The year was 1998.
The day had started like any other when Diana Russell noticed she had started spotting out of the blue. In the absence of any other symptoms, Diana wasn’t worried about what could have caused the spotting, but she made an appointment with her primary care physician.
Within the month, Diana would learn the most terrible news: She had stage 1B cervical cancer.
Cervical cancer used to be the leading cause of cancer death for women in the U.S. Fortunately, with the advent of the Pap smear, the number of cases and deaths from cervical cancer has dropped dramatically over the last 40 years.
Still, the American Cancer Society estimates that more than 13,000 women will be diagnosed with cervical cancer in 2018.
When Diana heard the devastating news of her diagnosis, she sprang right into action.
“I felt overwhelming sadness when the doctor told me my diagnosis, but I also needed to know what I could do right away,” Diana recalls.
She worked with Dr. Morteza Dini, chief of gynecological oncology at Advocate Illinois Masonic Medical Center in Chicago, to come up with a care plan. Ultimately, Diana underwent a radical hysterectomy followed by radiation treatment.
Once treatment was over, Diana didn’t skip a beat and was right back to enjoying life. She returned to work at Illinois Masonic, where she still works to this day in the health information management department, and took a vacation to Cancun.
Twenty years later, Diana is still cancer free and celebrating survivorship in a particularly special way this year: She is working on a cook book that has been in the works since she was 20 years old. Her prize recipe is orange couscous cake.
“I think about my cancer diagnosis every day,” Diana says. “I feel like I have come a long way since that day when I learned I had cervical cancer. And I am very proud to work here at Advocate. The cancer center team here is the greatest. They treated me very well.”
In honor of Cervical Cancer Awareness Month, Dr. Dini says there are steps women can take to defend themselves against the disease. Women may be able to prevent cervical cancer altogether by getting vaccinated against the human papillomavirus, which is the cause of the majority of cervical cancer cases.

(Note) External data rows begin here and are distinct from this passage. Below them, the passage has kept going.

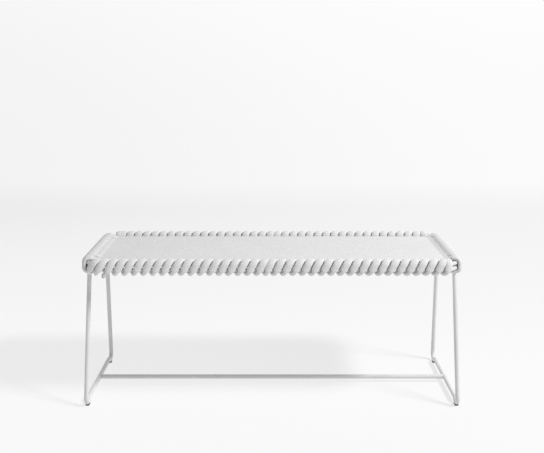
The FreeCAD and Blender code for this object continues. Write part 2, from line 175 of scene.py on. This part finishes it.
class Strands:
    """Cords gathered into one mesh, each a closed tube with capped ends."""

    def __init__(self):
        self.count = 0
        self.vertices = []
        self.faces = []
        self.uvs = []

    def add(self, line, outward, wide):
        """Adds one cord, its two ends capped."""
        grid, places = cord_surface(line, outward, wide)
        base = self.count
        rings = len(grid)
        self.count += rings * RING_SIDES
        self.vertices.append(grid.reshape(-1, 3))
        ring, side = np.meshgrid(np.arange(rings - 1), np.arange(RING_SIDES), indexing="ij")
        ring, side = ring.ravel(), side.ravel()
        after = (side + 1) % RING_SIDES
        here, there = base + ring * RING_SIDES, base + (ring + 1) * RING_SIDES
        self.faces += np.stack([here + side, here + after, there + after, there + side], axis=1).tolist()
        along = places * UV_PER_METRE
        left, right = side / RING_SIDES, (side + 1) / RING_SIDES
        start, end = along[ring], along[ring + 1]
        corners = [left, start, right, start, right, end, left, end]
        self.uvs.append(np.stack(corners, axis=1).ravel())
        last = base + (rings - 1) * RING_SIDES
        for first, height, order in ((base, along[0], -1), (last, along[-1], 1)):
            self.faces.append(list(range(first, first + RING_SIDES))[::order])
            cap = [(k / RING_SIDES, height) for k in range(RING_SIDES)][::order]
            self.uvs.append(np.array(cap).ravel())

    def piece(self, name, material, slot, *nodes):
        """Makes the gathered cords a finished piece that stands for the given CAD nodes."""
        mesh = bpy.data.meshes.new(name)
        mesh.from_pydata(np.vstack(self.vertices).tolist(), [], self.faces)
        layer = mesh.uv_layers.new(name="cord_uv")
        layer.data.foreach_set("uv", np.concatenate(self.uvs).astype(np.float32))
        mesh.polygons.foreach_set("use_smooth", [len(face) == 4 for face in self.faces])
        mesh.materials.append(material)
        mesh.update()
        finished_piece(name, mesh, slot, *nodes)


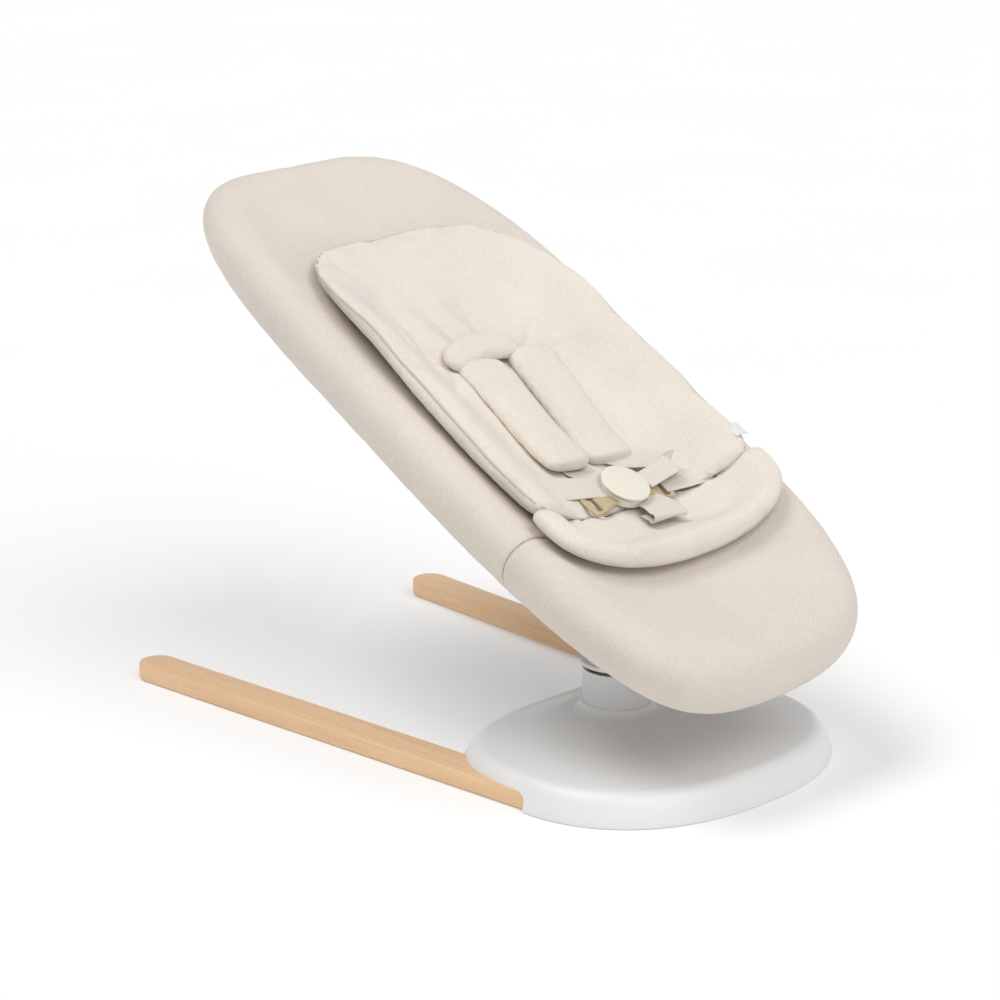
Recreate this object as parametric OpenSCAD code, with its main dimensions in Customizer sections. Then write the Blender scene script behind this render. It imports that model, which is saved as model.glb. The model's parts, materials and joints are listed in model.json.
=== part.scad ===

In addition to vaccination, women should undergo regular Pap smears so that precancerous or early stages of cervical cancer can be detected and therefore easier to treat compared to more advanced stages of cervical cancer.
Too often, women are not aware of the risks of cervical cancer and how to prevent it. Being educated and proactive is the first step toward a healthy life. Don’t avoid it – schedule a Pap test with your gynecologist today.